Damage to a rental property occurs as a result of unreasonable use, abuse or accidents. This can also include intentional alterations that the tenant made without approval. Even if the damage wasn’t made by the tenant, but rather one of their guests, the tenant is still responsible for the cost of repairs.
Here are 10 examples of damage to rental property:
- Holes or tears in linoleum
- Burns or oil stains on carpet
- Pet urine stains on walls and carpet
- Holes in walls not from doorknobs
- Torn or missing curtains
- Broken window or missing screens
- Water marks from overflowed sink or bathtub
- Cuts or burns on countertops
- Unauthorized painting
- Broken toilet seat, tank or handle
While the specifics differ state to state, in general, a landlord must include a list of deductions along with any refunded portion of the security deposit. If the landlord has done a thorough move-in and move-out inspection with the tenant, there should be few surprises on either side.
Security Deposit Disputes
Unfortunately, disputes often arise when a tenant defines a deduction as wear and tear while a landlord considered it damage.
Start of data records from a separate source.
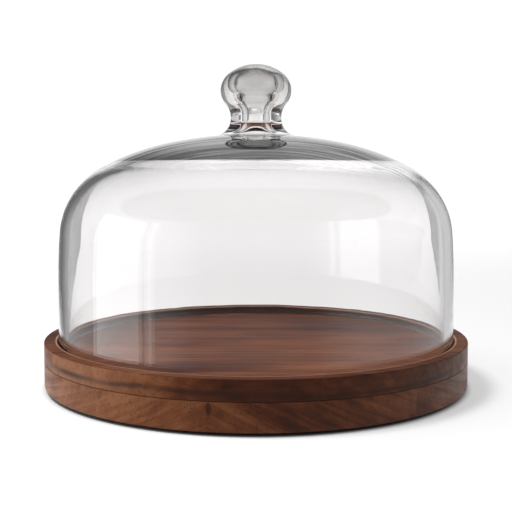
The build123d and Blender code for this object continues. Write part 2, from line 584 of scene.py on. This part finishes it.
def supported(outline):
    """The outline with an extra point near both ends of every long straight, so that shading stays flat."""
    points = []
    for start, end in zip(outline, outline[1:] + outline[:1]):
        points.append(start)
        reach = hypot(end[0] - start[0], end[1] - start[1])
        if reach > 4 * SUPPORT:
            for part in (SUPPORT / reach, 1 - SUPPORT / reach):
                points.append((start[0] + (end[0] - start[0]) * part, start[1] + (end[1] - start[1]) * part))
    return points


def bottom_outline():
    """Half section of the bottom layer, from the axis out and back."""
    edge = BASE_RADIUS - BOTTOM_EDGE_ROUND
    points = [(0.0, BASE_BOTTOM)]
    points += arc((edge, BASE_BOTTOM + BOTTOM_EDGE_ROUND), BOTTOM_EDGE_ROUND, -90, 0, 10)
    points += [(BASE_RADIUS, LAYER_JOINT - JOINT_GROOVE), (BASE_RADIUS - JOINT_GROOVE, LAYER_JOINT)]
    return points + [(0.0, LAYER_JOINT)]


def top_outline():
    """Half section of the top layer with its recess, from the axis out and back."""
    edge = BASE_RADIUS - TOP_EDGE_ROUND
    lip = RECESS_RADIUS + RECESS_EDGE_ROUND
    points = [(0.0, LAYER_JOINT)]
    points += [(BASE_RADIUS - JOINT_GROOVE, LAYER_JOINT), (BASE_RADIUS, LAYER_JOINT + JOINT_GROOVE)]
    points += arc((edge, BASE_TOP - TOP_EDGE_ROUND), TOP_EDGE_ROUND, 0, 90, 10)
    points += arc((lip, BASE_TOP - RECESS_EDGE_ROUND), RECESS_EDGE_ROUND, 90, 180, 10)
    return points + [(RECESS_RADIUS, TRAY_FLOOR), (0.0, TRAY_FLOOR)]


def board(node, outline, slot, material):
    """Turn a whole layer, then saw out the board between its CAD solid's front and back."""
    low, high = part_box(node)
    piece = lathe("wood_" + node, supported(outline), BOARD_STEPS)
    bm = bmesh.new()
    bm.from_mesh(piece.data)
    for y, outward in ((low[1], -1), (high[1], 1)):
        if abs(y) > BASE_RADIUS - MM:
            continue
        geometry = bm.verts[:] + bm.edges[:] + bm.faces[:]
        plane = {"plane_co": (0, y, 0), "plane_no": (0, outward, 0)}
        cut = bmesh.ops.bisect_plane(bm, geom=geometry, clear_outer=True, **plane)
        rim = [e for e in cut["geom_cut"] if isinstance(e, bmesh.types.BMEdge)]
        bmesh.ops.holes_fill(bm, edges=rim, sides=0)
    bmesh.ops.recalc_face_normals(bm, faces=bm.faces)
    bm.to_mesh(piece.data)
    bm.free()
    piece.data.set_sharp_from_angle(angle=radians(SHARP_ANGLE))
    piece.data.materials.append(material)
    ride_and_replace(piece, "base", slot, node)


for node, (seed, shade, left_painted_light) in BOARDS.items():
    layer = node.split("_")[0]
    outline = bottom_outline() if layer == "bottom" else top_outline()
    board(node, outline, layer + "_wood", wood(node, seed, shade, left_painted_light))


# ---------------------------------------------------------------- feet

def rubber():
    """Black rubber, a little mottled."""
    material, tree, surface = shader("foot_rubber")
    place = tree.nodes.new("ShaderNodeTexCoord").outputs["Object"]
    mottle = grain(tree, stretch(tree, place, (500, 500, 500)))
    colour = ramp(tree, mottle, (0.35, (0.010, 0.010, 0.011)), (0.65, (0.028, 0.027, 0.026)))
    tree.links.new(colour, surface.inputs["Base Color"])
    tree.links.new(remap(tree, mottle, 0.3, 0.7, 0.62, 0.8), surface.inputs["Roughness"])
    bump = add(tree, "Bump", Strength=0.4, Distance=0.1 * MM, Height=mottle)
    tree.links.new(bump.outputs["Normal"], surface.inputs["Normal"])
    return material


foot_finish = rubber()
for node, piece in frame["nodes"].items():
    if node.startswith("foot"):
        for slot in piece.material_slots:
            slot.material = foot_finish


# ---------------------------------------------------------------- studio

def floor():
    """A pale floor that just fills the view and glows beyond the base, with no glow under the base: a painted
    shadow there.
    """
    bm = bmesh.new()
    (near_y, near_x), (far_y, far_x) = FLOOR_NEAR, FLOOR_FAR
    corners = [(-near_x, near_y), (near_x, near_y), (far_x, far_y), (-far_x, far_y)]
    bm.faces.new([bm.verts.new((x, y, 0)) for x, y in corners])
    mesh = bpy.data.meshes.new("floor")
    bm.to_mesh(mesh)
    bm.free()
    piece = bpy.data.objects.new("floor", mesh)
    bpy.context.collection.objects.link(piece)
    material, tree, surface = shader("floor")
    surface.inputs["Base Color"].default_value = (FLOOR_SHADE, FLOOR_SHADE, FLOOR_SHADE, 1)
    surface.inputs["Roughness"].default_value = 1.0
    surface.inputs["Specular IOR Level"].default_value = 0.0
    surface.inputs["Emission Color"].default_value = (1, 1, 1, 1)
    place = tree.nodes.new("ShaderNodeTexCoord").outputs["Object"]
    # Painted shadow: the glow fades out at the base's edge and stops under it.
    painted_shadow_span = (BASE_RADIUS - GLOW_EDGE, BASE_RADIUS + GLOW_EDGE)
    glow = remap(tree, length(tree, place), *painted_shadow_span, 0.0, FLOOR_GLOW)
    away = add(tree, "SeparateXYZ", Vector=place).outputs["Y"]
    glow = total(tree, glow, remap(tree, away, *FAR_GLOW_SPAN, 0.0, FAR_GLOW))
    tree.links.new(glow, surface.inputs["Emission Strength"])
    piece.data.materials.append(material)


def camera():
    data = bpy.data.cameras.new("camera")
    data.lens = LENS
    data.sensor_width = SENSOR
    data.shift_y = SHIFT_Y
    data.clip_end = CAMERA_REACH
    piece = bpy.data.objects.new("camera", data)
    bpy.context.collection.objects.link(piece)
    piece.location = (0, -CAMERA_DISTANCE, CAMERA_HEIGHT)
    piece.rotation_euler = (radians(90 - CAMERA_PITCH), 0, 0)
    bpy.context.scene.camera = piece


def world():
    """A room that is dim ahead and behind, lighter to both sides and overhead."""
    data = bpy.data.worlds.new("studio")
    data.use_nodes = True
    tree = data.node_tree
    background = tree.nodes["Background"]
    background.inputs["Color"].default_value = (1, 1, 1, 1)
    place = tree.nodes.new("ShaderNodeTexCoord")
    x, y, z = add(tree, "SeparateXYZ", Vector=place.outputs["Generated"]).outputs
    ceiling = (sin(radians(CEILING_START)), sin(radians(CEILING_FULL)))
    overhead = remap(tree, z, *ceiling, ROOM_LIGHT, CEILING_LIGHT)
    beside = remap(tree, calc(tree, "ABSOLUTE", x), SIDE_START, SIDE_FULL, 0.0, SIDE_LIGHT)
    tree.links.new(total(tree, overhead, beside), background.inputs["Strength"])
    bpy.context.scene.world = data


def uneven(tree):
    """Light on the upper wall: soft level stripes that fade to the sides and the top."""
    place = tree.nodes.new("ShaderNodeTexCoord").outputs["Object"]
    x, y, z = add(tree, "SeparateXYZ", Vector=place).outputs
    sides = remap(tree, calc(tree, "ABSOLUTE", x), 0.2, 0.5, 1.0, 0.1)
    rise = product(tree, remap(tree, y, -0.5, 0.1, 1.0, 1.5), remap(tree, y, 0.22, 0.42, 1.0, 0.15))
    stripes = remap(tree, grain(tree, stretch(tree, place, (2.5, 20, 1)), 3.0), 0.33, 0.67, 0.5, 1.45)
    return product(tree, sides, rise, stripes)


def card(name, centre, facing, width, height, strength, pattern=None):
    """A flat glowing sheet, part of the studio. A pattern varies its strength."""
    bm = bmesh.new()
    bmesh.ops.create_grid(bm, x_segments=1, y_segments=1, size=0.5)
    mesh = bpy.data.meshes.new(name)
    bm.to_mesh(mesh)
    bm.free()
    piece = bpy.data.objects.new(name, mesh)
    bpy.context.collection.objects.link(piece)
    piece.location = centre
    piece.scale = (width, height, 1)
    piece.rotation_euler = Vector(facing).to_track_quat("Z", "Y").to_euler()
    material, tree, surface = shader(name)
    surface.inputs["Base Color"].default_value = (0, 0, 0, 1)
    surface.inputs["Emission Color"].default_value = (1, 1, 1, 1)
    surface.inputs["Emission Strength"].default_value = strength
    if pattern:
        tree.links.new(product(tree, pattern(tree), strength), surface.inputs["Emission Strength"])
    piece.data.materials.append(material)


def polar(azimuth, distance, height):
    """A place about the axis. Azimuth 0 is towards the camera, and 90 is to its left."""
    a = radians(azimuth)
    return (-distance * sin(a), -distance * cos(a), height)


def panel(name, azimuth, width, low, high, strength):
    """An upright glowing panel that faces the object, for the glass to mirror."""
    x, y, z = polar(azimuth, PANEL_DISTANCE, (low + high) / 2)
    card(name, (x, y, z), (-x, -y, 0), width, high - low, strength)


def lamp(name, place, target, size, power):
    """A soft square lamp that only gives light: it isn't seen in the glass."""
    data = bpy.data.lights.new(name, "AREA")
    data.shape = "RECTANGLE"
    data.size = data.size_y = size
    data.energy = power
    piece = bpy.data.objects.new(name, data)
    bpy.context.collection.objects.link(piece)
    piece.location = place
    piece.rotation_euler = (Vector(target) - Vector(place)).to_track_quat("-Z", "Y").to_euler()
    piece.visible_camera = piece.visible_glossy = piece.visible_transmission = False


floor()
camera()
world()
far_y, far_x = FLOOR_FAR
card("backdrop", (0, far_y, BACKDROP_HEIGHT / 2), (0, -1, 0), 2 * far_x, BACKDROP_HEIGHT, 1.03)
card("wall", (0.25, far_y + 0.05, 1.6), (0, -1, 0), 2.2, 2.0, 0.95, uneven)
panel("key", 79.4, 0.66, -0.6, 0.58, 2.0)
panel("key_strip", 56.6, 0.08, -0.6, 0.58, 1.6)
panel("fill", -63.6, 0.52, 0.0, 0.95, 0.6)
panel("rim", -138, 0.45, -0.4, 0.5, 0.6)
lamp("lamp", polar(70, 0.62, 1.2), (0, 0, 0.03), 0.45, 23.0)
bpy.context.scene.view_settings.view_transform = "Standard"
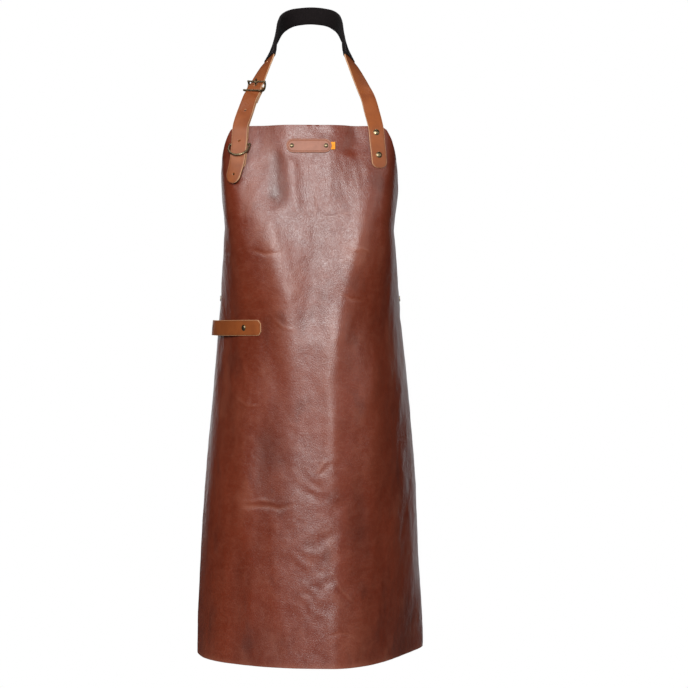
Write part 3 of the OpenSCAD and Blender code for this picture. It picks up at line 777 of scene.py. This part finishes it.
def pinned(points, radius):
    """0 at the rivets and under the patch, 1 well away from them."""
    free = np.ones(points.shape[:-1])
    for rivet in right_rivets + left_rivets + loop_rivets + waist_rivets:
        gap = np.linalg.norm(points - rivet[0], axis=-1)
        free *= 1 - np.exp(-(gap / radius) ** 4)
    off = np.abs(points - patch_frame[0])
    gap = np.hypot(np.maximum(off[..., 0] - 26, 0), np.maximum(off[..., 2] - 4, 0))
    return free * (1 - np.exp(-(gap / 17.0) ** 4))


def build_panel():
    u, v = np.meshgrid(np.linspace(-1, 1, COLUMNS + 1), np.linspace(0, 1, ROWS + 1))
    top = 5.0 * smooth((np.abs(u) - 0.95) / 0.05) ** 2          # rounded corners
    bottom = PANEL_LEN - 7.0 * smooth((np.abs(u) - 0.965) / 0.035) ** 2
    t = mix(top, bottom, v)
    a = u * wrap(t)
    base, n = skin(a, t), facing(a, t)
    girth = base[..., 0] + np.sign(a) * 0.8 * (base[..., 1] + FRONT_DEPTH)
    rise, sharp = relief(base[..., 0], t, a, girth)
    free = pinned(base, 24.0)
    middle = base + ((rise + sharp) * free)[..., None] * n
    outer, inner = middle + n * LEATHER_T / 2, middle - n * LEATHER_T / 2

    # the cut edge: two more rows of points round the border, a little proud of it
    down, right = np.gradient(middle, axis=0), np.gradient(middle, axis=1)
    j = np.concatenate([np.zeros(COLUMNS, int), np.arange(ROWS), np.full(COLUMNS, ROWS),
                        np.arange(ROWS, 0, -1)])
    i = np.concatenate([np.arange(COLUMNS), np.full(ROWS, COLUMNS),
                        np.arange(COLUMNS, 0, -1), np.zeros(ROWS, int)])
    outward = unit(np.where(((j == 0) | (j == ROWS))[:, None], np.where(j == 0, -1, 1)[:, None]
                            * down[j, i], np.where(i == 0, -1, 1)[:, None] * right[j, i]))
    border = middle[j, i] + 0.35 * outward
    lip = [border + n[j, i] * h for h in (0.55, -0.55)]

    points = np.concatenate([outer.reshape(-1, 3), inner.reshape(-1, 3)] + lip)
    m, half = COLUMNS + 1, (COLUMNS + 1) * (ROWS + 1)
    jj, ii = np.meshgrid(np.arange(ROWS), np.arange(COLUMNS), indexing="ij")
    k = (jj * m + ii).ravel()
    front = np.stack([k, k + m, k + m + 1, k + 1], 1)
    back = front[:, ::-1] + half
    rim = j * m + i
    count = len(rim)
    loops = [rim, 2 * half + np.arange(count), 2 * half + count + np.arange(count), rim + half]
    sides = [np.stack([p, np.roll(p, -1), np.roll(q, -1), q], 1) for p, q in zip(loops, loops[1:])]
    faces = np.concatenate([front, back] + sides)
    kinds = np.repeat([GRAIN, FLESH, EDGE], [len(front), len(back), 3 * count])

    worn = 0.22 * smooth(rise / 5.0) + 0.35 * smooth(np.abs(sharp) / 0.9)
    worn += 0.35 * smooth((t - PANEL_LEN + 10) / 10)
    worn += 0.25 * smooth((hills(girth, t, 60, 80, 7.0) - 0.2) / 0.6)
    # painted shade in the hollows where the hide sinks in, plus random darker patches of its own tone
    dark = 0.5 * smooth(-rise / 4.5) + 0.35 * smooth((hills(girth, t, 50, 70, 8.0) - 0.25) / 0.6)
    numbers = {key: np.concatenate([w.ravel(), w.ravel(), w[j, i], w[j, i]])
               for key, w in (("worn", worn), ("dark", dark))}
    piece = make_piece("apron_hide", points, faces, [grain, flesh, panel_edge], kinds, numbers=numbers)
    piece.data.set_sharp_from_angle(angle=math.radians(50))
    return settle(piece, "root", "panel_leather", "apron_panel")


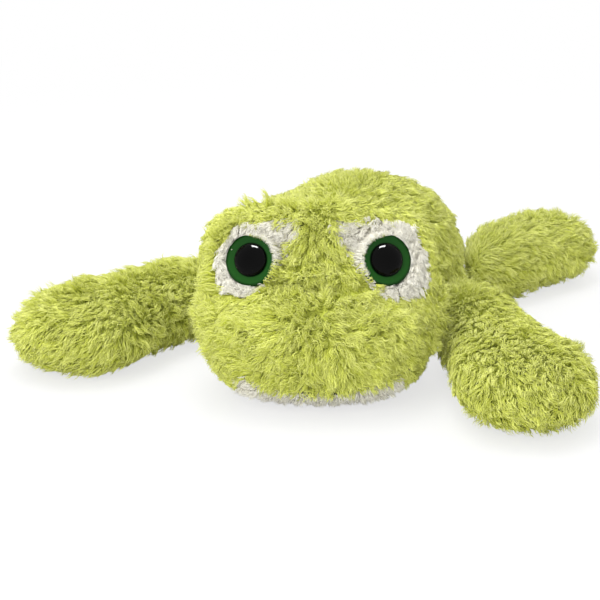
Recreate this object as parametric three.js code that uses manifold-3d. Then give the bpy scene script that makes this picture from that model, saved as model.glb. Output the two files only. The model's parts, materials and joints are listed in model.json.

A tenant may have a strong case if he or she can show that a landlord took a deduction for damages on something that is actually normal wear and tear.
As long as the landlord can give reasons for a reasonable interpretation of the differences between basic and normal wear and tear versus accidental or intentional damages, and outline the damages to the tenant during the move-out inspection, disputes can be minimized.